### [SET PROBLEM]
Take every line from the listing below that includes "shown" and copy it.

### [EXERCISE DATA]
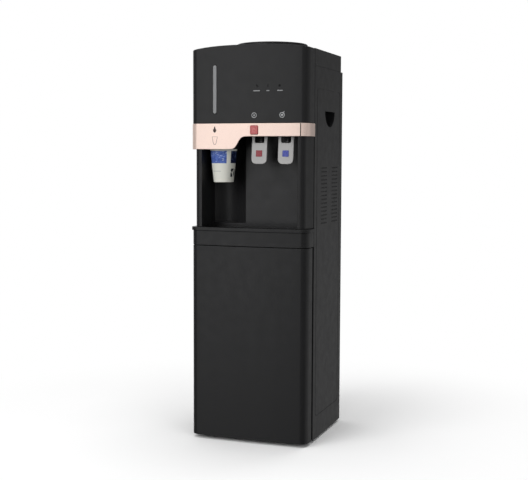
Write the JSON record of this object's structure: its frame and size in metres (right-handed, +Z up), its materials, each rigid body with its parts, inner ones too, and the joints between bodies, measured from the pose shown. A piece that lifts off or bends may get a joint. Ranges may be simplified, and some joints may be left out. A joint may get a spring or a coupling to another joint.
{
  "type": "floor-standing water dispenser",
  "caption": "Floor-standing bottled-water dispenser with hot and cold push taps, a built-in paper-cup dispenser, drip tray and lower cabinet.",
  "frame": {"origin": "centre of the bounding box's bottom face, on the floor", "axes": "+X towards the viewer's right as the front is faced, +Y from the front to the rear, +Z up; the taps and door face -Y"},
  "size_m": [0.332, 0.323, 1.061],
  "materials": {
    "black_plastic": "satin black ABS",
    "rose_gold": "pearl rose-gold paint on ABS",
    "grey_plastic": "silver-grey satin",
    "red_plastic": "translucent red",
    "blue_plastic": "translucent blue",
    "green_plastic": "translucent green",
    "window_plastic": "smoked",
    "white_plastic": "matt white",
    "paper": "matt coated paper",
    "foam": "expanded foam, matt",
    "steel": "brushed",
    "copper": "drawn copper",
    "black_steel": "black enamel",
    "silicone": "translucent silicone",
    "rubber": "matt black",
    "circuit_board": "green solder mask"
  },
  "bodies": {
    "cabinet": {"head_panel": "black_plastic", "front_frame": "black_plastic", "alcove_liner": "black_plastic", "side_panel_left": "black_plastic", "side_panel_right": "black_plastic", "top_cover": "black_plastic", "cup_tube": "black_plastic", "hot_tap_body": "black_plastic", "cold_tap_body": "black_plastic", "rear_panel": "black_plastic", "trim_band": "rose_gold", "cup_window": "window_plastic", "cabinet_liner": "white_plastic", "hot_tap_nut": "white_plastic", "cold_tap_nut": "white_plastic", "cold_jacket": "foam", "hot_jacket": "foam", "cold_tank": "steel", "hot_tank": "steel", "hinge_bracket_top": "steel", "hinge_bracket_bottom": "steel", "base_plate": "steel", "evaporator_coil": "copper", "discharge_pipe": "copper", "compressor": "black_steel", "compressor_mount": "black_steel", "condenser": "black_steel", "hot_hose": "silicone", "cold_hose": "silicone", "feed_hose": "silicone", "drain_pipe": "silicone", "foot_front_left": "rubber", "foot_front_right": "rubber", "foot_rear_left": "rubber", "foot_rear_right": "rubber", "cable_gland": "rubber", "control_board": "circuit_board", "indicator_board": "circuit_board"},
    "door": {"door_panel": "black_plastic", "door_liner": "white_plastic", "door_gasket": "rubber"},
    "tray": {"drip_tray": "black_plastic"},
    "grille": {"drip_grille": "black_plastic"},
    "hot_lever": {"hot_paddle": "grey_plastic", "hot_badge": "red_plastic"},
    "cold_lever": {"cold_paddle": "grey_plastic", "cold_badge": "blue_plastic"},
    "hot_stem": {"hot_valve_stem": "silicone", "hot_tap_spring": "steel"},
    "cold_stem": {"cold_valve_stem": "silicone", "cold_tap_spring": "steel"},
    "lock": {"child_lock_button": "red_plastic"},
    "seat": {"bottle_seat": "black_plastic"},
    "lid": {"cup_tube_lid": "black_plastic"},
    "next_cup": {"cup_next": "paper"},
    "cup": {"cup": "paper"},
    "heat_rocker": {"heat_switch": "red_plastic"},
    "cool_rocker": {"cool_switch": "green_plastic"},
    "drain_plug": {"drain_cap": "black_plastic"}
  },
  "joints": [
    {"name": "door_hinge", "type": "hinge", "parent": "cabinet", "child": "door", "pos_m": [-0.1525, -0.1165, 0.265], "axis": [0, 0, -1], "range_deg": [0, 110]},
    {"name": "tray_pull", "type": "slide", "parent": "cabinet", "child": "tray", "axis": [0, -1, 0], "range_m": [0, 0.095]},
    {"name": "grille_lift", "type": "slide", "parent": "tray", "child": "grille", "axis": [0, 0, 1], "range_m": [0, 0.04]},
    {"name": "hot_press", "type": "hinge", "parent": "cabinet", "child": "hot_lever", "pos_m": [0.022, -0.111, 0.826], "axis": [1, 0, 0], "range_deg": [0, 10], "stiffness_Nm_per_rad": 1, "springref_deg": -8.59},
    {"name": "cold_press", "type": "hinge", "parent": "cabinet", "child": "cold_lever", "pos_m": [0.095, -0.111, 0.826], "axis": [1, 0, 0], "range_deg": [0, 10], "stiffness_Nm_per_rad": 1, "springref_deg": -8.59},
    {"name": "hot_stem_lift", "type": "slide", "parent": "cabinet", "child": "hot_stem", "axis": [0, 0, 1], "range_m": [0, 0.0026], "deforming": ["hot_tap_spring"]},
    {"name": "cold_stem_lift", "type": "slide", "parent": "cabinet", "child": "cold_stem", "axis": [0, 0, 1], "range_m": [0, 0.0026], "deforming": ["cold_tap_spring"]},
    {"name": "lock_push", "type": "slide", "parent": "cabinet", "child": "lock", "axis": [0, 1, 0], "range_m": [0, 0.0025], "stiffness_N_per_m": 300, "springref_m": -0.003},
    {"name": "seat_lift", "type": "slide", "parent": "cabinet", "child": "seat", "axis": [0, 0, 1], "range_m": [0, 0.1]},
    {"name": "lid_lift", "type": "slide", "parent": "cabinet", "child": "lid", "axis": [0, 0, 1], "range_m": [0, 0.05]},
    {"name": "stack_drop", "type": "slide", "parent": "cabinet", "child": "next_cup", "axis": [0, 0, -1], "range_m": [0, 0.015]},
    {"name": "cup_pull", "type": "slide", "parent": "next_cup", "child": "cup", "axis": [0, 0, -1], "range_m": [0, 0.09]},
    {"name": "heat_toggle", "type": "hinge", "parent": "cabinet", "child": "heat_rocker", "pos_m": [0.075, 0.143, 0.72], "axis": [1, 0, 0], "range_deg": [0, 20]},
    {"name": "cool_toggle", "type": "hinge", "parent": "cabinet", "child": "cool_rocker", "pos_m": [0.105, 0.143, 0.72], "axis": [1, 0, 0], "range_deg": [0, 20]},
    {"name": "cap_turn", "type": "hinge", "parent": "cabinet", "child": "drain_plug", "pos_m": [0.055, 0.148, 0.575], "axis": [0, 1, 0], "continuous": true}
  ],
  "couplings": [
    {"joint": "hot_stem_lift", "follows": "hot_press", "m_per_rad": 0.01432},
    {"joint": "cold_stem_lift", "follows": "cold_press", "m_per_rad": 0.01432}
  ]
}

==

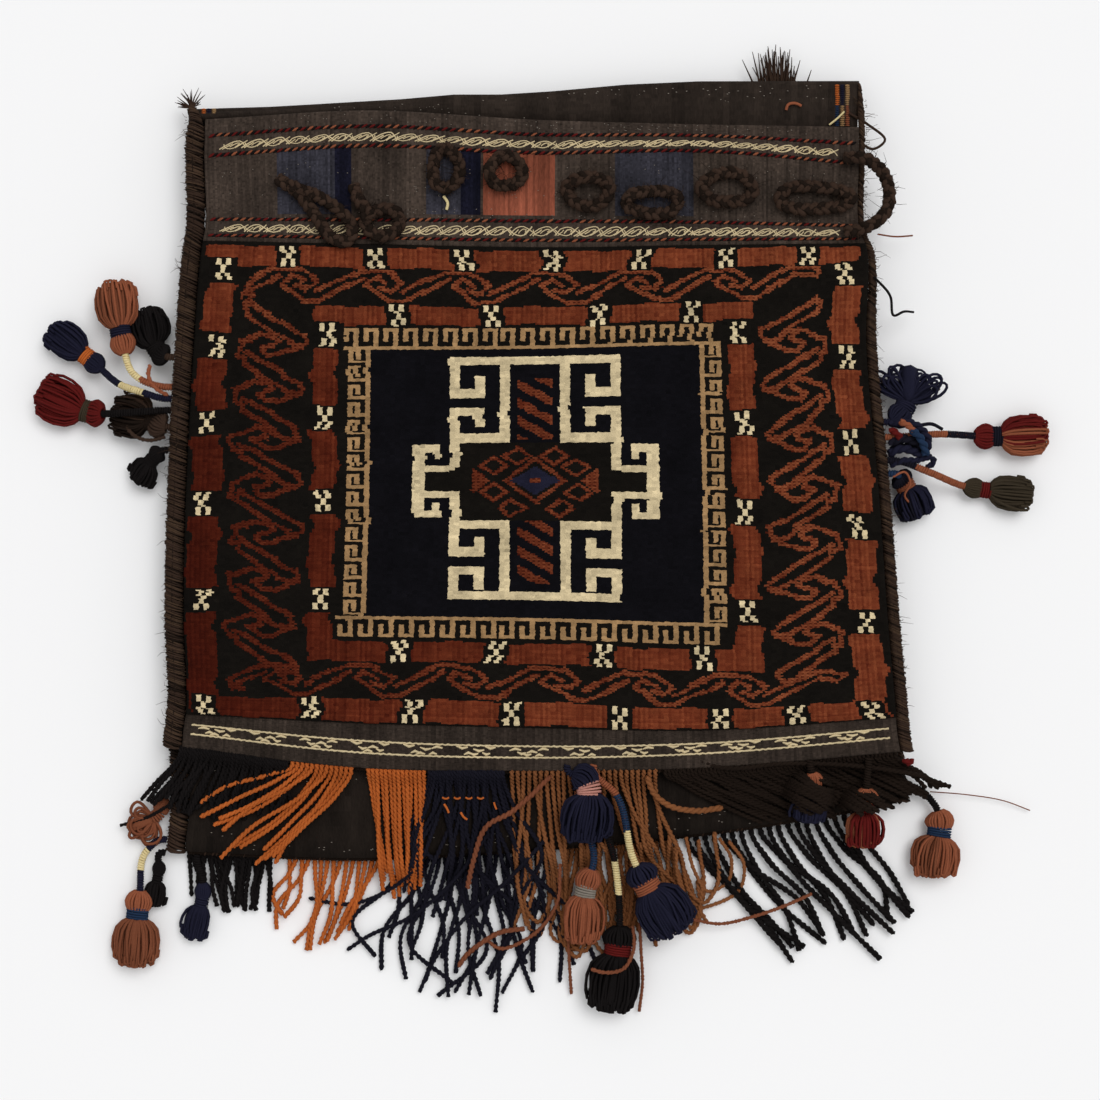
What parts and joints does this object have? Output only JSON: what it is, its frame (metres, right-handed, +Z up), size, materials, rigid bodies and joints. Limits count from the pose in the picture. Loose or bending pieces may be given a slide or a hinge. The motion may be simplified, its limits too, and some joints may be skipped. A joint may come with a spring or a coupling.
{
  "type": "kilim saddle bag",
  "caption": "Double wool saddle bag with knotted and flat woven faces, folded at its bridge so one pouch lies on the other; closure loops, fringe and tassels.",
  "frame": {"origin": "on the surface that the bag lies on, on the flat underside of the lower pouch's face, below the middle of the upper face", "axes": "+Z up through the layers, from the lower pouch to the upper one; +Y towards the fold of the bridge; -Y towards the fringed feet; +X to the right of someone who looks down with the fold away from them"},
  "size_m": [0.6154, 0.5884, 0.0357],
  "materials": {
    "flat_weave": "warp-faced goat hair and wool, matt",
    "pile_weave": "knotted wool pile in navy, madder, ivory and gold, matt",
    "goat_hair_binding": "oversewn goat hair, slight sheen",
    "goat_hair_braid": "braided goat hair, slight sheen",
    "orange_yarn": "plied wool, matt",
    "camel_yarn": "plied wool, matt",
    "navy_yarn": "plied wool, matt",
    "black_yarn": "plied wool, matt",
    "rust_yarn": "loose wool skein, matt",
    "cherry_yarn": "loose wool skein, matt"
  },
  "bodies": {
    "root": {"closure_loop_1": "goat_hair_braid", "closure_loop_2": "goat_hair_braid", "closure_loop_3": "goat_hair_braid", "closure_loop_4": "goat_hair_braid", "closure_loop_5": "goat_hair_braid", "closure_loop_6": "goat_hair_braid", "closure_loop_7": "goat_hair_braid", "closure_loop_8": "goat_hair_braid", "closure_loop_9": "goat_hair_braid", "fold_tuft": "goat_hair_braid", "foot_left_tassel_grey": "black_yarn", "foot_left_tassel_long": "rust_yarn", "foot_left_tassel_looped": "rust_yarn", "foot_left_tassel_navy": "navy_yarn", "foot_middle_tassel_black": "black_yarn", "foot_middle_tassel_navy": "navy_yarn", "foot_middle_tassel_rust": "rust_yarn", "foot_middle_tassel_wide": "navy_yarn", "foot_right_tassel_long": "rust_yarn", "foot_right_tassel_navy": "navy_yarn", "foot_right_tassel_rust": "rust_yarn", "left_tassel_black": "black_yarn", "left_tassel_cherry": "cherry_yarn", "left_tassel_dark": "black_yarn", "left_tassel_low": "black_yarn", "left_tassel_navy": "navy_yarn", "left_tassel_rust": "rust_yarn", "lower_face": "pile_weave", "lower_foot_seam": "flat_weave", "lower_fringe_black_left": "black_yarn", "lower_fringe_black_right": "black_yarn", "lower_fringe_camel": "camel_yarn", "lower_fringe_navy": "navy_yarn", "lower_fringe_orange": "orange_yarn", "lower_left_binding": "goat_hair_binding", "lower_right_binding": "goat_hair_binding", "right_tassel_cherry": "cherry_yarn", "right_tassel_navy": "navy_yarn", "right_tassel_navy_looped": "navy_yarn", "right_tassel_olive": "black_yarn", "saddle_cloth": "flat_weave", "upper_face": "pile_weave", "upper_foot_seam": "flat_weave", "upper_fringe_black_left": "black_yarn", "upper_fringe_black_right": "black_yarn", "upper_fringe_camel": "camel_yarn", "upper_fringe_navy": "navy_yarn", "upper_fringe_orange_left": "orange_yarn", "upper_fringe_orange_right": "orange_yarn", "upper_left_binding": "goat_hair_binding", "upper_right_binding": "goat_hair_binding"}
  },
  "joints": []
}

--

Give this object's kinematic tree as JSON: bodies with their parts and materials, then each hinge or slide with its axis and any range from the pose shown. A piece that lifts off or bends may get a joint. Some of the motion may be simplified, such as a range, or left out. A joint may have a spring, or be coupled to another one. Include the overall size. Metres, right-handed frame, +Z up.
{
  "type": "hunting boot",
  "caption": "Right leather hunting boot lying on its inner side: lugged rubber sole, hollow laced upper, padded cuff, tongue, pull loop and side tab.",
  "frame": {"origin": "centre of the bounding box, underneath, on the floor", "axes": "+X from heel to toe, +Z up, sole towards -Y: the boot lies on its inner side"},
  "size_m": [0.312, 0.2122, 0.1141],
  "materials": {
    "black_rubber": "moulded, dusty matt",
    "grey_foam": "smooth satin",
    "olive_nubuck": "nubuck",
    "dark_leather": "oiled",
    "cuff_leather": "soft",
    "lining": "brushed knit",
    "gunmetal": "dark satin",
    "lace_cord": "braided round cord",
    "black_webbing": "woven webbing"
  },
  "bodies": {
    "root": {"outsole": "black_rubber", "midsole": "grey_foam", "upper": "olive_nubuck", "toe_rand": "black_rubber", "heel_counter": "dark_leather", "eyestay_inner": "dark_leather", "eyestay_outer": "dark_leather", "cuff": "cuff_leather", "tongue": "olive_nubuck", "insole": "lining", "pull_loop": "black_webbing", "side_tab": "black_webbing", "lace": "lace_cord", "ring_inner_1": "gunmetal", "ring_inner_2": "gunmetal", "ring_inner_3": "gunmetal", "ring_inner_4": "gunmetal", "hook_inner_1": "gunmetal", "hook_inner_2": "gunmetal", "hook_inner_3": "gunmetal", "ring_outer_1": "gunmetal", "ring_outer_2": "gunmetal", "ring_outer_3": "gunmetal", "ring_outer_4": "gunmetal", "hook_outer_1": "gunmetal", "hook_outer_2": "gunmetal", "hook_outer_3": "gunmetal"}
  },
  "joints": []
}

### [OUTPUT]
Write the JSON record of this object's structure: its frame and size in metres (right-handed, +Z up), its materials, each rigid body with its parts, inner ones too, and the joints between bodies, measured from the pose shown. A piece that lifts off or bends may get a joint. Ranges may be simplified, and some joints may be left out. A joint may get a spring or a coupling to another joint.
Give this object's kinematic tree as JSON: bodies with their parts and materials, then each hinge or slide with its axis and any range from the pose shown. A piece that lifts off or bends may get a joint. Some of the motion may be simplified, such as a range, or left out. A joint may have a spring, or be coupled to another one. Include the overall size. Metres, right-handed frame, +Z up.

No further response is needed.